Guerrilla-turned-filmmaker: Colombia's versatile envoy in Beijing
Colombia's ambassador to China first arrived in Beijing six decades ago and trained under Mao Zedong's revolutionary forces, before returning home to join a communist guerrilla group.

Sergio Cabrera then made a name for himself as an acclaimed filmmaker, and now his storied career has brought him back to the Chinese capital where he is spearheading Colombia's landmark rapprochement with the Asian giant.
The 75-year-old envoy was a young teenager when he came to China in 1963, accompanied by his communist parents who entered the country secretly in order to teach Spanish.
His return to Beijing is "stimulating and very exciting", he told AFP, especially with the capital city now full of skyscrapers and modern electric cars on its streets.
"Compared to Bogota, Beijing was a village," Cabrera said in an interview inside the stately Colombian embassy, with shelves lined with books and walls adorned with posters of his films.
"It was a one-storey city. There were no avenues, no cars, people were dressed all the same. It was a poor country. I remember my sister saying to me: 'Why is dad bringing us here?'
"You see this country now and it is a country full of abundance, of possibilities, where there is everything," he said.
"At that time there was nothing."
Those years followed shortly after Mao's ruthless reform to modernise China's agrarian economy, known as the Great Leap Forward, causing enormous shortages and millions of deaths from famine.
The young man knuckled down to learn Mandarin, which he still uses today, and soaked up the revolutionary thinking of the times.
He served as a Red Guard in the Cultural Revolution Mao's violent movement against capitalist and bourgeois influence and worked in agricultural communes and factories.
After training with the People's Liberation Army he returned to the Colombian jungle to join the communist guerrilla movement. But after four years, he told AFP he left the armed struggle feeling "deeply disappointed".
"I realised that there was a tendency of pathologically lying, to invent that we were very powerful and to believe it," he said.
From Colombia he returned to China, where he studied at Peking University before turning to what had always been his dream filmmaking.
Through movies with strong political undertones such as the acclaimed "La estrategia del caracol" , Cabrera found "ways to revolutionise a little" the public's mind on the silver screen.
"Since I can't do it the hard way, or with bullets, I'm going to do it the good way," the director told AFP.

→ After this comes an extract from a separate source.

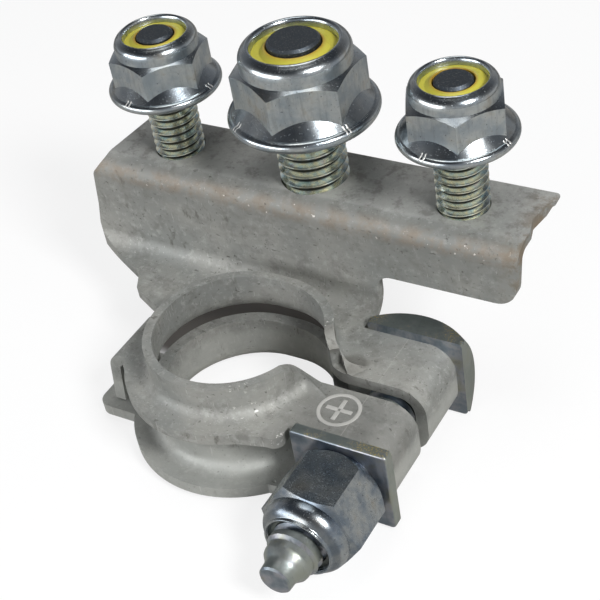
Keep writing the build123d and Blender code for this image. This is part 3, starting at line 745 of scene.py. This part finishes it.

And in contrast to that passion for "creating worlds" in cinema, his job as ambassador for more than two years has involved grappling with real-world issues on behalf of leftist Colombian President Gustavo Petro.
A former guerrilla like himself, Petro has entrusted him with the task of strengthening ties between Colombia historically aligned with the United States and China.
"I can't make a revolution through diplomacy," he admitted. "But I can continue with the idea of transmitting, of somehow improving bilateral relations."
As a result of the diplomatic pivot, Colombia this month signed up to Beijing's Belt and Road Initiative, a project already involving two-thirds of Latin American countries.
"We were like the black sheep of the flock," Cabrera said, branding the step as "very beneficial" for Colombia.
However, the agreement has aroused the unease of US President Donald Trump's administration, which sees Latin America as a crucial player in its struggle with China, and Cabrera admitted the move comes at a "delicate moment" in relations with Washington.
"There have been frictions and we know that President Trump is against any rapprochement with China," he said.
But "the sovereignty of one country cannot depend on the need to be allied with another".
Closer relations have been years in the making. Over the last decade, imports from China doubled to $14.7 billion in 2024.
In the first quarter of 2025, they even surpassed those from the United States, which nevertheless remains the main destination for Colombian products, with almost 30 percent of the total.
As Bogota draws closer to Beijing, Colombian business owners have grown concerned about the impact on the volume of US-bound foreign trade.
But Cabrera urged them to overcome their "fear of the reactions of the United States".
According to Cabrera, the agreement will generate investments in transport or clean energy and will help to open up the Chinese market to products such as beef or coffee, which is becoming increasingly popular in the traditionally tea-drinking country.
The possibilities would be even better with a trade deal with China like those signed by Chile and Peru, he argued, while conceding that "in Colombia, there is not a good climate for a free trade agreement".